Nous sommes bien en dessous de 1 % de gaspillage, plutôt autour de 0,5 %. Cela vient d’abord de notre modèle : nos clients passent commande avant 23 heures, et nous savons exactement combien de produits acheter pour le lendemain. Mais l’IA nous aide aussi à anticiper les besoins grâce à nos algorithmes auto-apprenants. Ils intègrent des facteurs comme la saisonnalité, les retours de vacances ou les pics de consommation. Cela nous permet d’ajuster nos achats, d’éviter les surstocks et de livrer toujours au plus juste.
L’e-commerce alimentaire pur player est souvent jugé économiquement fragile. Qu’est-ce qui fait que Picnic croit toujours en ce modèle ?

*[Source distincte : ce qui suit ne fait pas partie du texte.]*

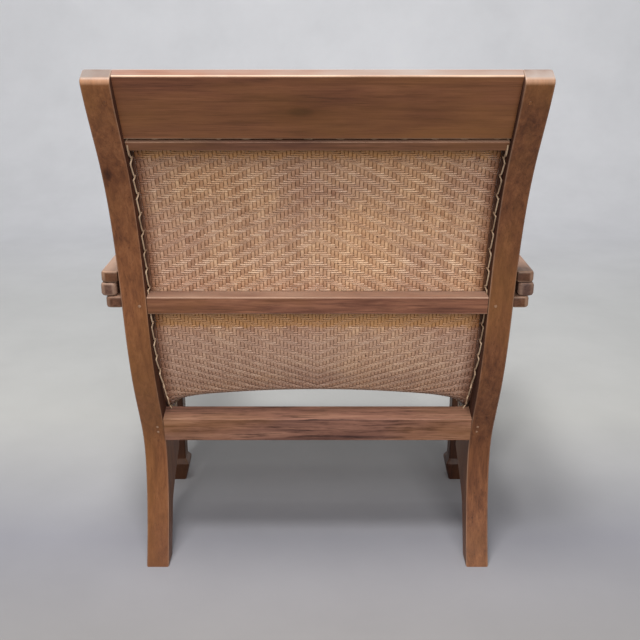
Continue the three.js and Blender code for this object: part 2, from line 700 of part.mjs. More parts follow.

C’est vrai que c’est un modèle difficile, surtout parce que personne ne veut payer la livraison. Mais nous, on y croit parce qu’on le fait différemment. Nous avons levé environ 1,5 milliard d’euros en dix ans, mais pour construire des entrepôts automatisés et une supply chain durable, pas pour financer du marketing ou du sponsoring. Aux Pays-Bas, on est rentables depuis presque un an. En Allemagne, les régions où nous sommes implantés depuis longtemps le sont aussi. En France, on s’en approche, notamment dans le Nord, même si la transition vers un nouveau fournisseur principal a temporairement ralenti notre progression.
Quelles seront vos priorités d’investissement pour 2026 ?

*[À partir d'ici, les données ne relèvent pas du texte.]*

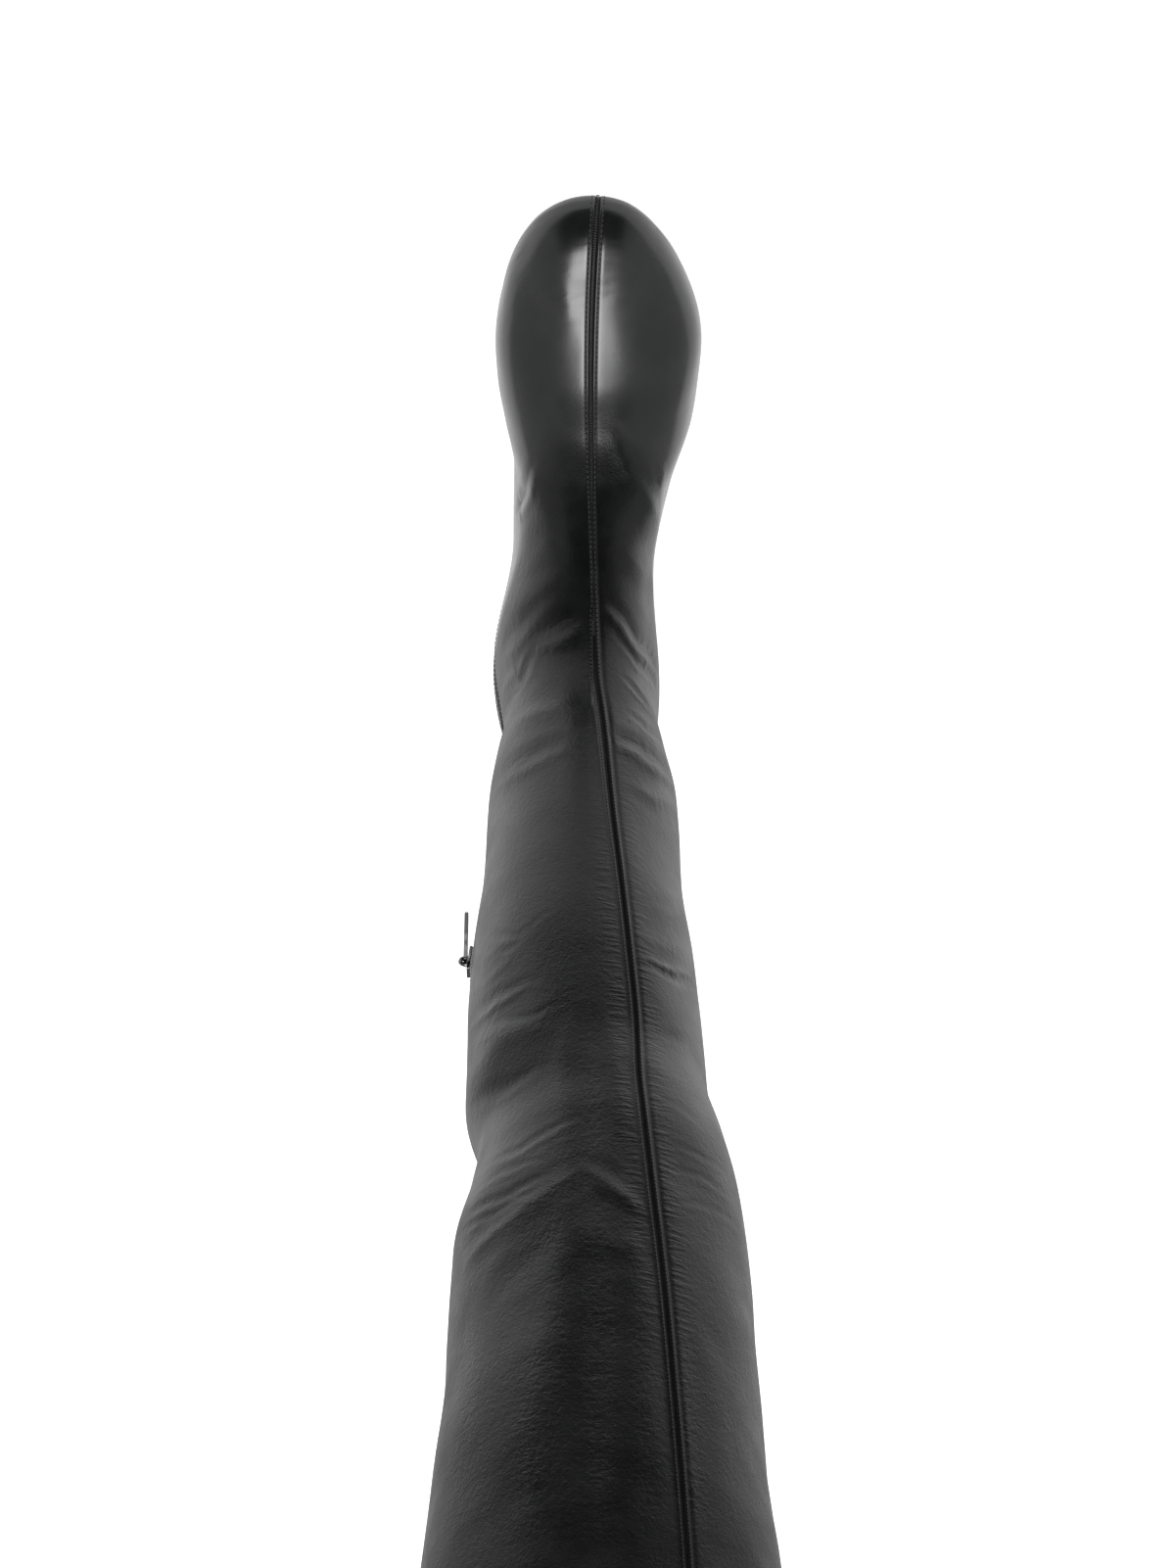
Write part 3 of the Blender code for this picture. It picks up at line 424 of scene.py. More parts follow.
# Creases and folds, each by the places it runs through: how far up the front seam from the toe and how far round
# from it (+ is the inside of the leg), in millimetres. Then its half width and depth in millimetres (a ridge is
# below 0), and its lean: how much more of its bulge lies on its upper side.
CREASES = (
    (((10, 25), (24, 20), (39, 17), (63, 9)), 9.5, -0.80, 0.0),
    (((81, 93), (101, 58), (104, 41)), 3.5, 0.63, 0.5),
    (((90, 92), (109, 67), (137, 30)), 7.0, -0.42, 0.0),
    (((103, 95), (151, 44), (168, 16)), 6.0, 0.42, 0.3),
    (((194, 35), (198, 20), (194, 6)), 5.0, 0.63, 0.5),
    (((142, 86), (173, 48), (177, 34)), 5.0, 0.56, 0.5),
    (((179, 86), (216, 45), (201, 34)), 3.9, 0.77, -0.3),
    (((274, 61), (279, 33), (274, 9)), 5.0, 0.49, 0.4),
    (((244, 47), (253, 24), (250, 7)), 6.0, -0.35, 0.0),
    (((111, -59), (112, -30), (108, -15)), 3.7, 0.52, 0.6),
    (((107, -77), (126, -28), (116, -10)), 7.0, -0.68, 0.0),
    (((107, -51), (103, -41)), 2.3, 0.30, 0.3),
    (((112, -95), (154, -37), (164, -8)), 6.5, -0.60, 0.0),
    (((152, -85), (194, -28), (187, -4)), 3.9, 1.05, 0.8),
    (((177, -68), (209, -27), (205, -11)), 2.3, 0.52, 0.3),
    (((234, -38), (231, -24), (226, -13)), 2.1, 0.60, 0.2),
    (((250, -38), (253, -24), (250, -13)), 2.5, 0.52, 0.2),
    (((268, -43), (272, -22), (269, 0)), 5.0, 0.98, 0.6),
    (((285, -50), (303, -23), (303, -8)), 5.0, -0.45, 0.0),
    (((373, 78), (404, 49), (392, 31)), 1.9, 0.20, 0.3),
    (((404, 70), (407, 49), (402, 38)), 1.9, 0.15, 0.0),
    (((401, 83), (410, 66), (409, 49)), 3.9, 0.25, 0.4),
    (((422, 92), (431, 68), (434, 41)), 3.1, 0.40, 0.6),
    (((446, 68), (456, 47), (452, 30)), 2.1, 0.15, 0.2),
    (((439, 93), (459, 59), (467, 38)), 6.0, -0.30, 0.0),
    (((473, 92), (490, 58), (488, 40)), 3.4, 0.25, 0.3),
    (((401, -49), (420, -25), (423, -4)), 2.3, 0.60, -0.8),
    (((383, -47), (402, -22), (407, -7)), 6.0, -0.36, 0.0),
    (((356, -45), (373, -24), (378, -11)), 2.6, 0.12, 0.2),
    (((441, -50), (456, -28), (465, -10)), 3.1, 0.15, 0.0),
    (((532, 80), (539, 55), (527, 27)), 2.3, 0.30, 0.4),
    (((547, 81), (550, 56), (552, 42)), 2.1, 0.20, 0.3),
    (((558, 91), (567, 64), (562, 42)), 2.6, 0.30, 0.4),
    (((565, 95), (573, 69), (571, 48)), 2.1, 0.20, 0.3),
    (((591, 92), (585, 63), (573, 43), (562, 29)), 6.0, -0.40, 0.0),
    (((630, 74), (611, 54), (594, 40), (585, 28)), 9.0, 0.45, 0.0),
    (((558, 28), (575, 17), (591, 5)), 3.6, -0.40, 0.0),
    (((578, 27), (593, 18), (606, 10)), 8.0, 0.40, -0.3),
    (((609, 25), (614, 17), (609, 7)), 5.8, -0.17, 0.0),
    (((511, -4), (511, -16), (518, -30)), 2.1, 0.10, 0.2),
    (((540, -3), (539, -19), (537, -43)), 1.9, 0.12, 0.3),
    (((558, -3), (553, -19), (550, -50)), 1.9, 0.12, 0.3),
    (((580, -3), (571, -21), (560, -59)), 1.9, 0.10, 0.3),
    (((457, 21), (521, 21), (567, 25)), 6.0, 0.70, 0.0),
    (((560, 24), (647, 28), (735, 33), (802, 35)), 9.0, 0.90, 0.0),
    (((644, 49), (714, 59), (794, 63)), 12.0, -0.60, 0.0),
    (((640, -5), (711, -6), (789, -6)), 8.0, 0.50, 0.0),
    (((611, 95), (683, 90), (760, 95)), 12.0, 0.50, 0.0),
)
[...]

Continuer à nous développer, tout simplement. Aujourd’hui, nous ne couvrons que deux régions en France : les Hauts-de-France et l’Île-de-France. Notre objectif, c’est d’ouvrir de nouveaux centres de préparation de commandes dans les grandes régions françaises (Rhône-Alpes, PACA, Nouvelle-Aquitaine ou encore la Bretagne) pour pouvoir livrer toujours plus de foyers, de façon rentable et durable. On n’a pas encore arrêté l’ordre d’ouverture, mais c’est clairement notre prochaine étape. Notre mission à long terme, c’est d’être partout.